The most ambitious attempt so far to transmute these powerful but inchoate impulses into a practical agenda is the Stanley Foundation's project on bridging the foreign-policy divide. Stanley offered a congenial home for such an effort precisely because it toils so far from the front lines of the partisan wars. The foundation is based in Muscatine, Iowa, where it has operated since 1956 on an endowment provided by one C. Maxwell Stanley, an office furniture magnate who also ran an engineering consulting company but reserved perhaps his greatest passion for encouraging multilateral international cooperation. The foundation makes no grants but, with a staff of 25 and an annual budget of $5.5 million, it produces research papers and prepares educational materials for similarly minded civic and educational groups. It describes itself as nonpartisan, but the statements of "vision," "mission" and "core values" it posts on its website are infused with the priority that post-World War II liberals placed on alliances, international engagement and even global governance in preventing another cataclysm.

The project on bridging foreign-policy divides was conceived by Derek Chollet, a young Democratic foreign-policy thinker at the Center for a New American Security who also advises former Sen. John Edwards. Chollet brought the idea to David Shorr, a program officer at Stanley, and together they recruited as co-director Tod Lindberg, who edits Policy Review at the Hoover Institution. Beginning in summer 2006, the trio recruited liberal-conservative teams to see if they could produce common responses on 10 difficult foreign-policy dilemmas — among them reforming the United Nations, promoting democracy and setting the balance between values and interests in foreign policy. They started publishing all 10 papers this spring.

I didn't read all 10 essays, but the ones I did read struck me as serious and thoughtful efforts to escape the dead-end confrontations that now pass for foreign-policy debate in Washington. Occasionally the authors agreed to disagree, as one liberal-conservative team did in a paper on recalibrating the war on terror. But mostly the authors found common ground, frequently on creative suggestions with potential appeal in both parties.

Daalder and Kagan, in their paper, tackle the toughest issue in the aftermath of Iraq: when and how the U.S. should use force. Given how frequently the U.S. has intervened militarily since the end of the Cold War (on average once every 18 months), the two assume that no post-Iraq syndrome will prevent future presidents from flexing American muscle again. If that's the case, they ask, how can future interventions be seen as more legitimate, both at home and around the world, than the Iraq invasion? Their answer is to involve other democracies more intimately.

The gold seal of international approval remains support from the United Nations Security Council, but they think that is unlikely in most cases because of opposition from Russia and China.

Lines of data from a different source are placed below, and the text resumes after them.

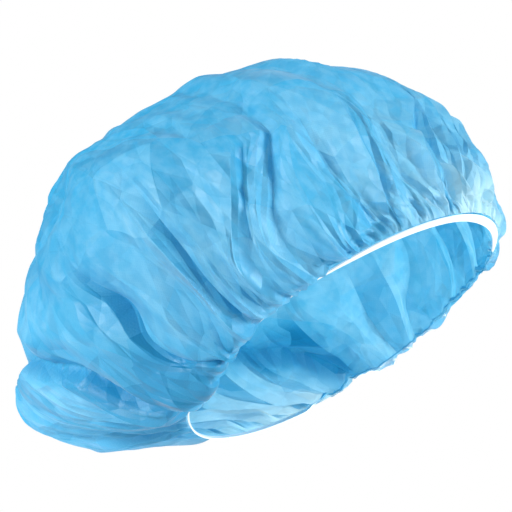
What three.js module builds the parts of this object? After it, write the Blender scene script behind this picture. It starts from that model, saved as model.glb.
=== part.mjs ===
// A disposable bouffant hair cover, in millimetres, +Z up, the brow towards -Y and the wearer's left towards +X.
// A round blank of thin nonwoven cloth is gathered into a flat elastic band, and puffs out above it. It is shaped
// as a head holds it: the band is a level oval in the cap's own frame, and the whole cap then leans back by the
// wearing slope, so that the nape hangs low. The origin is the middle of the band, where the head goes in.
import * as THREE from "three";

// Driving sizes
const WEARING_SLOPE = 36; // degrees that the nape side of the band hangs below the brow side
const CLOTH_WALL = 1.2;
const GATHERS = 48; // small tucks along the band
const BAND = { width: 5.6, thickness: 1.4, gap: 0.3, inset: 0.5 };

// Level sections through the smooth puff. path is the share of the way from the band to the crown's middle.
// rise is the height above the band's plane, shift how far the section's middle lies towards the nape, and the
// other columns reach from that middle to the cloth. droop lowers the cloth where it sags over the band.
const SECTIONS = [
  { path: 0.0, rise: 0, shift: 0, brow: 98, nape: 100, side: 78, droop: 0 },
  { path: 0.03, rise: 6, shift: 0, brow: 101, nape: 107, side: 82, droop: 13 },
  { path: 0.08, rise: 13, shift: 0, brow: 105, nape: 125, side: 91, droop: 22 },
  { path: 0.15, rise: 27, shift: 0, brow: 107, nape: 153, side: 103, droop: 24 },
  { path: 0.25, rise: 48, shift: 0, brow: 106, nape: 175, side: 113, droop: 16 },
  { path: 0.36, rise: 73, shift: 4, brow: 103, nape: 172, side: 118, droop: 8 },
  { path: 0.47, rise: 97, shift: 14, brow: 104, nape: 142, side: 113, droop: 2 },
  { path: 0.59, rise: 120, shift: 26, brow: 97, nape: 105, side: 98, droop: 0 },
  { path: 0.72, rise: 138, shift: 36, brow: 73, nape: 73, side: 74, droop: 0 },
  { path: 0.86, rise: 149, shift: 42, brow: 37, nape: 38, side: 39, droop: 0 },
  { path: 1.0, rise: 152, shift: 44, brow: 0, nape: 0, side: 0, droop: 0 },
];
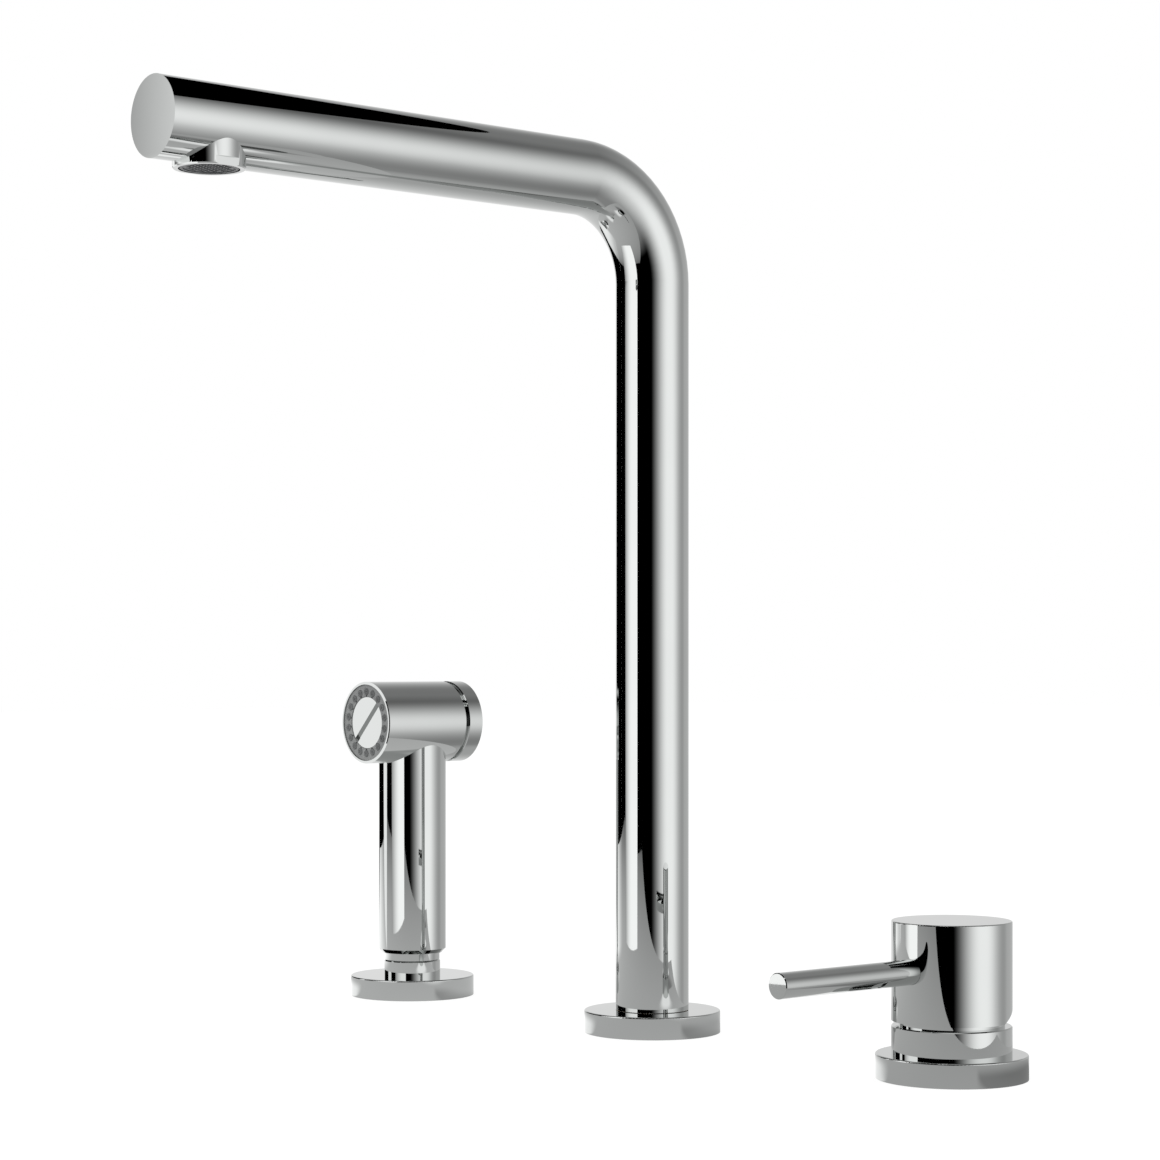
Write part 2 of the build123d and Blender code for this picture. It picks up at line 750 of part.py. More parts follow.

Over the long term, the two endorse creating "a global organization of democracies" — an idea Daalder has promoted for several years — and asking that body to validate military intervention when the U.N. won't. Until such an organization exists, they say, an American president considering the use of force should seek formal approval from NATO, perhaps supplemented by other democracies from the region where military action is contemplated. The model they cite is Bill Clinton's success at winning NATO endorsement for the bombing campaign in Kosovo during his second term after Russia blocked approval by the Security Council.

This vision contains elements to unsettle both left and right. As Daalder notes, "the left would have to concede the notion that there is something other than the U.N. Security Council that can legitimize the use of force" and that the opinions of democracies such as our NATO allies should matter more to the U.S. than the views of autocracies like China and Russia. As Kagan notes, the right would have to concede that the U.S. should care about the opinion of anyone else before using force — an idea "that the experience of the last six years does not make conservatives think is so obvious." But their approach of building consent among democracies through NATO offers a president from either party a plausible pathway to attracting greater international support for future interventions — which, both agree, is a key to maintaining broader and more durable domestic support than Bush has obtained on Iraq.

It is, of course, one thing for scholars to reach agreement in a conference room (Daalder and Kagan largely thrashed out their paper in a single afternoon in Brussels) and another for politicians to come together in the maelstrom of modern politics. Recent polling — like the exhaustive survey John Marttila conducted for the new center-left American Security Project — show that the rank and file of each party are deeply divided on the core question of whether the U.S. can best protect its interests by working with others or unshackling itself from alliances. Yet that same survey also found surprising convergence among Republican and Democratic voters in rejection of a retreat from the world and shared concern that America's moral authority around the globe has declined. Those are materials a new president can work with to help fashion a truce.

Disagreement over foreign policy has always been with us — Jefferson and Adams feuded over whether to tilt our new republic toward France or England — and always will be. And no reconciliation of any sort will be possible until America reaches a broader consensus on how to wind down its commitment in Iraq — a challenge that Bush, confusing obduracy with resolve, appears determined to leave for his successor. But after the next president fulfills the country's overwhelming desire to change course in Iraq, the opportunities for cooperation on other international challenges may be much greater than they now appear. Any presidential candidate hoping to seize those opportunities in 2009 could do worse than to harvest the seeds Daalder, Kagan and their fellow Stanley Foundation authors have planted this spring.